Plot is a means to show the journey of characters, their desires, and motivations. Backstory drives your characters. If your plot is failing you, it’s probably time to write out some backstory, even it’s only a few paragraphs on each major character. Focus on seminal experiences for each person.
Backstory is the motherload of ore that gives you answers to The Why. Whenever a character takes an action — and that should be often for essential characters, so we see them demonstrate agency — we always ask why they acted that way. Events make up at the heart of plot. But character journeys are the heart of story. We read books for story.
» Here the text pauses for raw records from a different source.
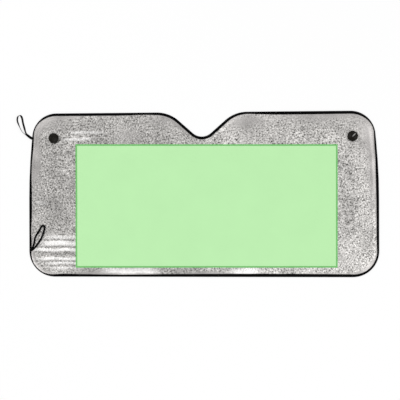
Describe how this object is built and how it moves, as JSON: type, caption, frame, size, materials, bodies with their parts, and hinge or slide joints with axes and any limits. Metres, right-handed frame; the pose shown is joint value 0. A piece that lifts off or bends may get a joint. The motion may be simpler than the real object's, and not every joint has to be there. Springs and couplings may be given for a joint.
{
  "type": "car windscreen sunshade",
  "caption": "Foil-faced bubble sheet with a bound edge and a mirror notch, held inside a windscreen by suction cups and kept rolled by elastic loops.",
  "frame": {"origin": "on the floor under the middle of the shade's width and height, measured over the binding", "axes": "+X along the width, +Y towards the top edge with its mirror notch, +Z out of the face that carries the cups"},
  "size_m": [1.3456, 0.61, 0.0166],
  "materials": {
    "silver_foil": "metallised film over small bubbles, crinkled, half bright",
    "black_binding": "woven binding tape, matt black",
    "black_thread": "twisted sewing thread, black",
    "pale_green_print": "flat pale green film",
    "green_print": "flat green line",
    "black_pvc": "soft moulded plastic, glossy black",
    "black_elastic": "flat braided elastic, matt black"
  },
  "bodies": {
    "shade": {"foil_panel": "silver_foil", "edge_binding": "black_binding", "seam_thread": "black_thread", "print_field": "pale_green_print", "print_border": "green_print", "elastic_loop_upper": "black_elastic", "elastic_loop_lower": "black_elastic"},
    "left_cup": {"suction_cup_left": "black_pvc"},
    "right_cup": {"suction_cup_right": "black_pvc"}
  },
  "joints": [
    {"name": "left_cup_spin", "type": "hinge", "parent": "shade", "child": "left_cup", "pos_m": [-0.5545, 0.212, 0], "axis": [0, 0, 1], "continuous": true},
    {"name": "right_cup_spin", "type": "hinge", "parent": "shade", "child": "right_cup", "pos_m": [0.5545, 0.212, 0], "axis": [0, 0, 1], "continuous": true}
  ]
}
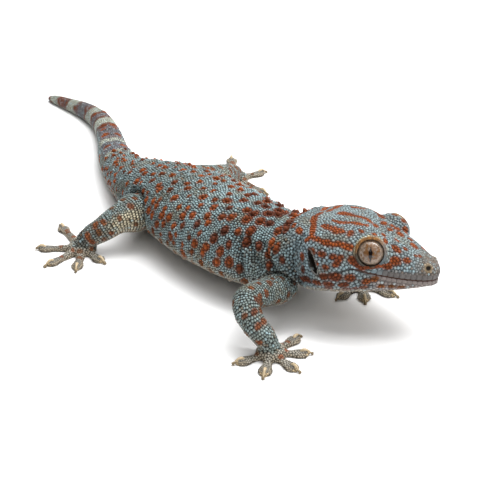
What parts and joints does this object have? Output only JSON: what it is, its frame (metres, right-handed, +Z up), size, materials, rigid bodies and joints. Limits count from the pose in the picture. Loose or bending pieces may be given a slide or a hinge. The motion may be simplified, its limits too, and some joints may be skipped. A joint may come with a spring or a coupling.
{
  "type": "tokay gecko",
  "caption": "Life-size tokay gecko model standing on spread toe pads, head turned left, tail laid along the floor, warty blue-grey skin with orange spots.",
  "frame": {"origin": "middle of the animal's box on the floor that it stands on", "axes": "+X along the trunk from the tail to the chest, +Y to the animal's left, +Z up"},
  "size_m": [0.2498, 0.113, 0.0375],
  "materials": {
    "head_skin": "satin, granular scales",
    "body_skin": "satin, granular scales and tubercles",
    "tail_skin": "satin, ringed scales",
    "limb_skin": "satin, overlapping scales",
    "foot_skin": "satin, fine scales with horn claws",
    "eye": "gloss, slit pupil"
  },
  "bodies": {
    "root": {"head": "head_skin", "eye_left": "eye", "eye_right": "eye", "neck": "body_skin", "torso": "body_skin", "tail_base": "tail_skin", "tail_middle": "tail_skin", "tail_tip": "tail_skin", "upper_arm_left": "limb_skin", "forearm_left": "limb_skin", "forefoot_left": "foot_skin", "upper_arm_right": "limb_skin", "forearm_right": "limb_skin", "forefoot_right": "foot_skin", "thigh_left": "limb_skin", "shank_left": "limb_skin", "hindfoot_left": "foot_skin", "thigh_right": "limb_skin", "shank_right": "limb_skin", "hindfoot_right": "foot_skin"}
  },
  "joints": []
}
Once you uncover the characters’ desires, your plot will become a servant to your story’s people. For example, discovering and recounting the ground zero of a protagonist’s abilities — the genesis of a detective’s curiosity manifested in journalism, then the way it brushed up against police work, and how that became a new career finding the answers to questions — gives such a story meat on the bone.
Backstory is the way to learn the why about the protagonist’s failures, as well as the path to leap across the chasms to demonstrate new abilities. Story determines the choice of plot events, not the other way around.
Work done on characters, especially a hero and a villain, will give an author insights for good judgments. The villain really drives the story’s conflicts, so setting them out on paper or on the keyboard can help.
While you may not need to compose complete backstory stretches to appear in your book, you might be moved to do so in selected flashbacks. The flash describes the length of the passage as well as the sudden return to the past. It’s 2018. Keep it tight.
Composing backstory is genuine story development. Taking deeper dives into key characters will drive good judgments — from you as the author, as well as the judgments of the characters in the story.